Python Visualization Platform
So far, we are able to generate appropriate data visualizations as per the plan. After closer examination of the libraries we planned to use, we decided that Plotly provides us with all the features we need, and so we will no longer be using Graph-Tool or Matplotlib.
Our results are as follows:
- Article Composition
- We are able to generate a breakdown of the topics in an article, given the raw data.
- We are able to hover over each sector to see the raw data in a tooltip.
- Article Network
- We are able to see the articles as nodes, and the topics as edges in the network.
- The colour of the node varies by how many articles it has a common topic with.
- Hovering on a node shows the number of connections. However this is only temporary, and we intend to display information about the article in a future step.
- Topic Tracker
- We have not yet implemented the topic tracker as we currently do not need to use it, since we do not have any meaningful data to track. However we plan to implement it within the coming weeks.
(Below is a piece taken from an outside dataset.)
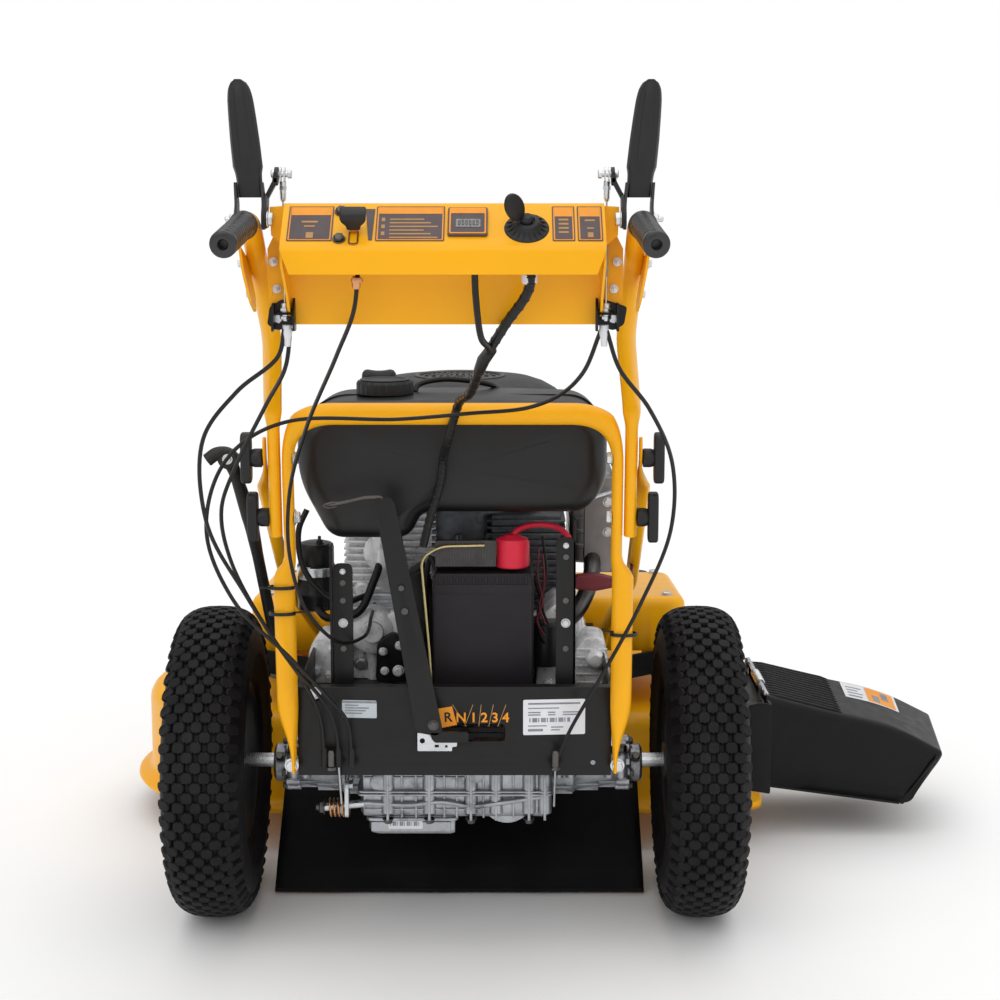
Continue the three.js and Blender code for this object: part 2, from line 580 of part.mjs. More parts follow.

Currently the graphs are generated correctly, but the data has to be entered manually. The next step is to be able to directly generate the graph by reading the data from a file. After we have completed the Python Visualization Platform, we might deviate from the project plan, as we discovered a feature of Plotly that enables us to use Python code to generate JS Files. Therefore we are reconsidering whether we have to develop a new JS visualization platform later, or we can use this feature and have one platform throughout.
After the first 2 weeks of working on the project, we have been able to meet all the goals we had set. We have worked on pre-processing the data, and researching and developing early versions of the Topic Modelling algorithm and the visualization tool. However, since the data is not clean yet, it may take us some extra time to work on pre-processing it so that we can efficiently test our algorithm.